- COLLECTED DATA
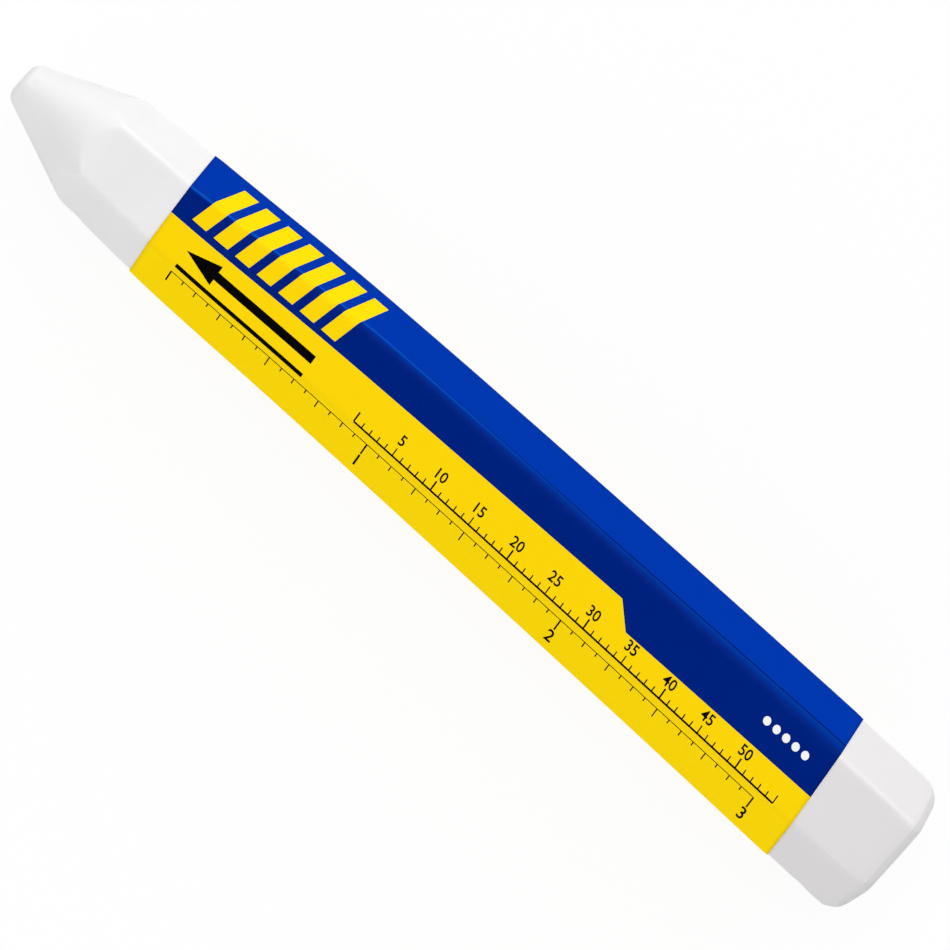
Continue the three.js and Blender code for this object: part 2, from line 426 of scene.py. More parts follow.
def cut(sheet, start, end, clear=False):
    """Cuts the sheet along a line. With clear, what lies to the right of the line goes."""
    line = end - start
    right = Vector((line.y, -line.x, 0)).normalized()
    bmesh.ops.bisect_plane(
        sheet,
        geom=sheet.verts[:] + sheet.edges[:] + sheet.faces[:],
        dist=JOIN_DISTANCE,
        plane_co=start,
        plane_no=right,
        clear_outer=clear,
    )


sheet = bmesh.new()
sides_drawn = LAST_SIDE - FIRST_SIDE + 1
middle_side = (FIRST_SIDE + LAST_SIDE) / 2
bmesh.ops.create_grid(
    sheet, x_segments=ALONG_STEPS, y_segments=sides_drawn * SIDE_STEPS, size=UNIT_HALF
)
bmesh.ops.translate(sheet, vec=(UNIT_HALF, middle_side / sides_drawn, 0), verts=sheet.verts)
bmesh.ops.scale(sheet, vec=(SHEET_LENGTH, sides_drawn * SIDE, 1), verts=sheet.verts)
for vertex in sheet.verts:
    round_once = 2 * math.pi * vertex.co.y / SIDE
    vertex.co.y += FOLD_GATHER * SIDE / (2 * math.pi) * math.sin(round_once)

leading = [on_side(LAST_SIDE, LAP_WIDTH / 2, along) for along in (SHEET_LENGTH, 0)]
trailing = [on_side(FIRST_SIDE, -LAP_WIDTH / 2, along) for along in (0, SHEET_LENGTH)]
cut(sheet, *leading, clear=True)
cut(sheet, *trailing, clear=True)
print(f"flat sheet of {len(sheet.faces)} faces")

# %% [markdown]
# The trailing end of the sheet climbs over the leading end. Its short slope needs rows of its
# own, so the sheet is also cut along the slope, from its top to its foot.

# %% Cut rows for the lap's slope
LAP_SLOPE = 0.45
LAP_FOOT = LAP_WIDTH / 2 + LAP_SLOPE + PAPER_OUT
LAP_TOP = LAP_WIDTH / 2 + PAPER_OUT
SLOPE_ROWS = 6

for row in range(SLOPE_ROWS + 1):
    aside = LAP_TOP + (LAP_FOOT - LAP_TOP) * row / SLOPE_ROWS
    cut(sheet, *(on_side(FIRST_SIDE, aside, along) for along in (0, SHEET_LENGTH)))
print(f"{SLOPE_ROWS} rows for the slope, {len(sheet.faces)} faces")

# %% [markdown]
# ## The print
# Two blues and a yellow cover the sheet, and plain marks lie on them: slanting bars, an arrow to
# the point, two measuring scales and a row of dots. Inks could be painted by a mask, but a cut
# edge stays sharp at any distance. So each printed shape is an outline cut into the flat sheet,
# and the faces inside it get that ink's material. An outline is convex and runs anticlockwise.

# %% Cut an outline into the sheet and ink it
LIGHT_BLUE, DARK_BLUE, CREASE_SHADE_BLUE, YELLOW, BLACK, WHITE, BARE_PAPER = range(7)
MESH_STEP = 0.7


def print_shape(outline, ink):
    """Inks the inside of a convex outline, given as flat (along, across) points."""
    corners = [Vector((along, across, 0)) for along, across in outline]
    left, right = min(p.x for p in corners), max(p.x for p in corners)
    low, high = min(p.y for p in corners), max(p.y for p in corners)
    near = [
        vertex
        for vertex in sheet.verts
        if left - MESH_STEP <= vertex.co.x <= right + MESH_STEP
        and low - MESH_STEP <= vertex.co.y <= high + MESH_STEP
    ]
    part = {face for vertex in near for face in vertex.link_faces}
    edges = {edge for face in part for edge in face.edges}
    verts = {vertex for face in part for vertex in face.verts}
    geom = [*verts, *edges, *part]
    for start, end in zip(corners, corners[1:] + corners[:1]):
        line = end - start
        outwards = Vector((line.y, -line.x, 0)).normalized()
        geom = bmesh.ops.bisect_plane(
            sheet, geom=geom, dist=JOIN_DISTANCE, plane_co=start, plane_no=outwards
        )["geom"]
        inside = [
            item
            for item in geom
            if isinstance(item, bmesh.types.BMFace)
            and (item.calc_center_median() - start).dot(outwards) < 0
        ]
        edges = {edge for face in inside for edge in face.edges}
        verts = {vertex for face in inside for vertex in face.verts}
        geom = [*verts, *edges, *inside]
    for face in inside:
        face.material_index = ink


def print_box(along, across, length, width, ink):
    """Inks an upright rectangle from its lowest corner."""
    print_shape(
        [
            (along, across),
            (along + length, across),
            (along + length, across + width),
            (along, across + width),
        ],
        ink,
    )


# %% [markdown]
# The yellow reaches from a line near the middle of the top flat round to the glued end. The line
# climbs a little, because the sheet is wrapped askew, and near the rear it steps down at a slant.
# The darker blue is a band between that line and a second one beside the fold. Towards the rear
# a thin deep blue line along the second line is painted crease shade.

# %% Print the grounds
PAST = 1
SHEET_LOW = SIDE * (FIRST_SIDE - 1)
FRONT, STEP_FROM, STEP_TO, REAR = -PAST, 57.9, 60.1, SHEET_LENGTH + PAST
YELLOW_TOP = {FRONT: 0.16, STEP_FROM: 1.01, STEP_TO: -1.12, REAR: -0.8}
TONE_LINE = [(FRONT, 0.02), (24, 1.2), (55, 1.3), (REAR, 1.85)]
CREASE_SHADE_FROM, CREASE_SHADE_FULL, CREASE_SHADE_WIDTH = 24, 55, 0.2
STREAK_BELOW, STREAK_HALF = 0.27, 0.2

for start, end in ((FRONT, STEP_FROM), (STEP_FROM, STEP_TO), (STEP_TO, REAR)):
    ground = [
        (start, SHEET_LOW),
        (end, SHEET_LOW),
        (end, YELLOW_TOP[end]),
        (start, YELLOW_TOP[start]),
    ]
    print_shape(ground, YELLOW)


def yellow_top(along):
    """Where the yellow ends at a place along the sheet."""
    return float(np.interp(along, list(YELLOW_TOP), list(YELLOW_TOP.values())))


def tone_line(along):
    """Where the dark blue ends at a place along the sheet."""
    past_fold = np.interp(along, *zip(*TONE_LINE))
    return SIDE / 2 + float(past_fold)


stops = sorted({along for along, _ in TONE_LINE} | set(YELLOW_TOP))
for start, end in zip(stops, stops[1:]):
    band = [
        (start, yellow_top(start)),
        (end, yellow_top(end)),
        (end, tone_line(end)),
        (start, tone_line(start)),
    ]
    print_shape(band, DARK_BLUE)
print(f"printed grounds, {len(sheet.faces)} faces")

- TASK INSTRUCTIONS
Recopy the whole listing exactly.

- FULL RESPONSE
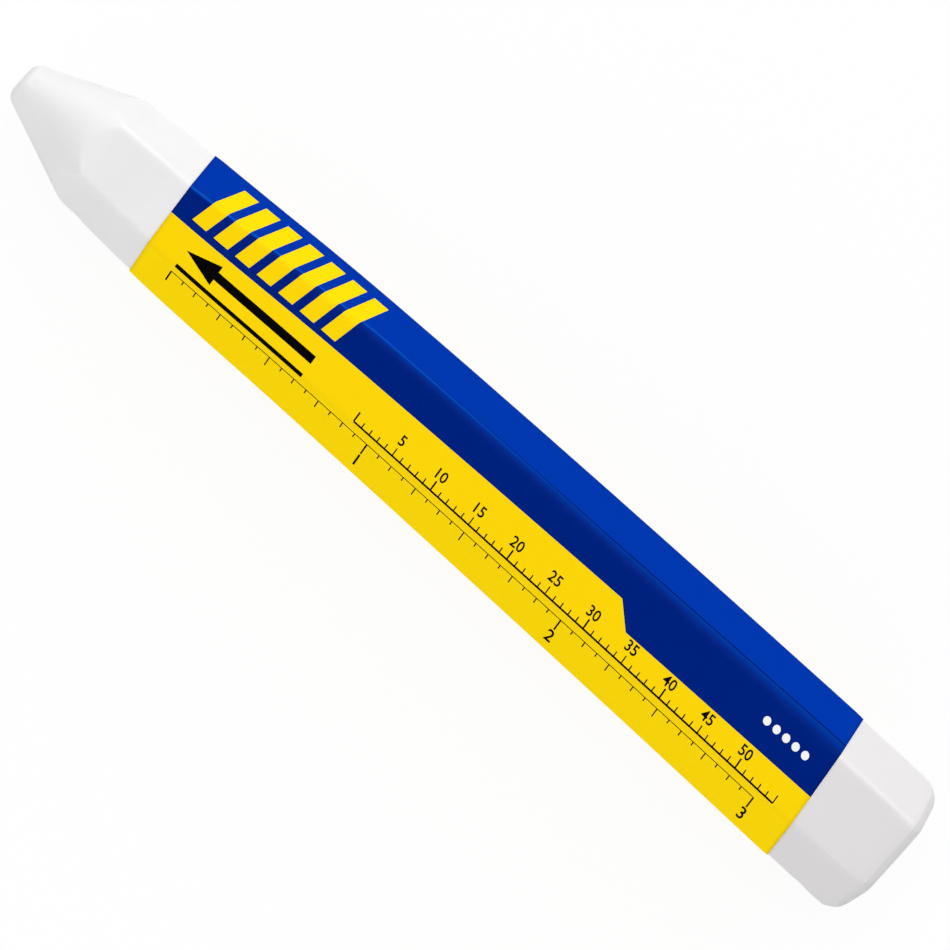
Continue the three.js and Blender code for this object: part 2, from line 426 of scene.py. More parts follow.
def cut(sheet, start, end, clear=False):
    """Cuts the sheet along a line. With clear, what lies to the right of the line goes."""
    line = end - start
    right = Vector((line.y, -line.x, 0)).normalized()
    bmesh.ops.bisect_plane(
        sheet,
        geom=sheet.verts[:] + sheet.edges[:] + sheet.faces[:],
        dist=JOIN_DISTANCE,
        plane_co=start,
        plane_no=right,
        clear_outer=clear,
    )


sheet = bmesh.new()
sides_drawn = LAST_SIDE - FIRST_SIDE + 1
middle_side = (FIRST_SIDE + LAST_SIDE) / 2
bmesh.ops.create_grid(
    sheet, x_segments=ALONG_STEPS, y_segments=sides_drawn * SIDE_STEPS, size=UNIT_HALF
)
bmesh.ops.translate(sheet, vec=(UNIT_HALF, middle_side / sides_drawn, 0), verts=sheet.verts)
bmesh.ops.scale(sheet, vec=(SHEET_LENGTH, sides_drawn * SIDE, 1), verts=sheet.verts)
for vertex in sheet.verts:
    round_once = 2 * math.pi * vertex.co.y / SIDE
    vertex.co.y += FOLD_GATHER * SIDE / (2 * math.pi) * math.sin(round_once)

leading = [on_side(LAST_SIDE, LAP_WIDTH / 2, along) for along in (SHEET_LENGTH, 0)]
trailing = [on_side(FIRST_SIDE, -LAP_WIDTH / 2, along) for along in (0, SHEET_LENGTH)]
cut(sheet, *leading, clear=True)
cut(sheet, *trailing, clear=True)
print(f"flat sheet of {len(sheet.faces)} faces")

# %% [markdown]
# The trailing end of the sheet climbs over the leading end. Its short slope needs rows of its
# own, so the sheet is also cut along the slope, from its top to its foot.

# %% Cut rows for the lap's slope
LAP_SLOPE = 0.45
LAP_FOOT = LAP_WIDTH / 2 + LAP_SLOPE + PAPER_OUT
LAP_TOP = LAP_WIDTH / 2 + PAPER_OUT
SLOPE_ROWS = 6

for row in range(SLOPE_ROWS + 1):
    aside = LAP_TOP + (LAP_FOOT - LAP_TOP) * row / SLOPE_ROWS
    cut(sheet, *(on_side(FIRST_SIDE, aside, along) for along in (0, SHEET_LENGTH)))
print(f"{SLOPE_ROWS} rows for the slope, {len(sheet.faces)} faces")

# %% [markdown]
# ## The print
# Two blues and a yellow cover the sheet, and plain marks lie on them: slanting bars, an arrow to
# the point, two measuring scales and a row of dots. Inks could be painted by a mask, but a cut
# edge stays sharp at any distance. So each printed shape is an outline cut into the flat sheet,
# and the faces inside it get that ink's material. An outline is convex and runs anticlockwise.

# %% Cut an outline into the sheet and ink it
LIGHT_BLUE, DARK_BLUE, CREASE_SHADE_BLUE, YELLOW, BLACK, WHITE, BARE_PAPER = range(7)
MESH_STEP = 0.7


def print_shape(outline, ink):
    """Inks the inside of a convex outline, given as flat (along, across) points."""
    corners = [Vector((along, across, 0)) for along, across in outline]
    left, right = min(p.x for p in corners), max(p.x for p in corners)
    low, high = min(p.y for p in corners), max(p.y for p in corners)
    near = [
        vertex
        for vertex in sheet.verts
        if left - MESH_STEP <= vertex.co.x <= right + MESH_STEP
        and low - MESH_STEP <= vertex.co.y <= high + MESH_STEP
    ]
    part = {face for vertex in near for face in vertex.link_faces}
    edges = {edge for face in part for edge in face.edges}
    verts = {vertex for face in part for vertex in face.verts}
    geom = [*verts, *edges, *part]
    for start, end in zip(corners, corners[1:] + corners[:1]):
        line = end - start
        outwards = Vector((line.y, -line.x, 0)).normalized()
        geom = bmesh.ops.bisect_plane(
            sheet, geom=geom, dist=JOIN_DISTANCE, plane_co=start, plane_no=outwards
        )["geom"]
        inside = [
            item
            for item in geom
            if isinstance(item, bmesh.types.BMFace)
            and (item.calc_center_median() - start).dot(outwards) < 0
        ]
        edges = {edge for face in inside for edge in face.edges}
        verts = {vertex for face in inside for vertex in face.verts}
        geom = [*verts, *edges, *inside]
    for face in inside:
        face.material_index = ink


def print_box(along, across, length, width, ink):
    """Inks an upright rectangle from its lowest corner."""
    print_shape(
        [
            (along, across),
            (along + length, across),
            (along + length, across + width),
            (along, across + width),
        ],
        ink,
    )


# %% [markdown]
# The yellow reaches from a line near the middle of the top flat round to the glued end. The line
# climbs a little, because the sheet is wrapped askew, and near the rear it steps down at a slant.
# The darker blue is a band between that line and a second one beside the fold. Towards the rear
# a thin deep blue line along the second line is painted crease shade.

# %% Print the grounds
PAST = 1
SHEET_LOW = SIDE * (FIRST_SIDE - 1)
FRONT, STEP_FROM, STEP_TO, REAR = -PAST, 57.9, 60.1, SHEET_LENGTH + PAST
YELLOW_TOP = {FRONT: 0.16, STEP_FROM: 1.01, STEP_TO: -1.12, REAR: -0.8}
TONE_LINE = [(FRONT, 0.02), (24, 1.2), (55, 1.3), (REAR, 1.85)]
CREASE_SHADE_FROM, CREASE_SHADE_FULL, CREASE_SHADE_WIDTH = 24, 55, 0.2
STREAK_BELOW, STREAK_HALF = 0.27, 0.2

for start, end in ((FRONT, STEP_FROM), (STEP_FROM, STEP_TO), (STEP_TO, REAR)):
    ground = [
        (start, SHEET_LOW),
        (end, SHEET_LOW),
        (end, YELLOW_TOP[end]),
        (start, YELLOW_TOP[start]),
    ]
    print_shape(ground, YELLOW)


def yellow_top(along):
    """Where the yellow ends at a place along the sheet."""
    return float(np.interp(along, list(YELLOW_TOP), list(YELLOW_TOP.values())))


def tone_line(along):
    """Where the dark blue ends at a place along the sheet."""
    past_fold = np.interp(along, *zip(*TONE_LINE))
    return SIDE / 2 + float(past_fold)


stops = sorted({along for along, _ in TONE_LINE} | set(YELLOW_TOP))
for start, end in zip(stops, stops[1:]):
    band = [
        (start, yellow_top(start)),
        (end, yellow_top(end)),
        (end, tone_line(end)),
        (start, tone_line(start)),
    ]
    print_shape(band, DARK_BLUE)
print(f"printed grounds, {len(sheet.faces)} faces")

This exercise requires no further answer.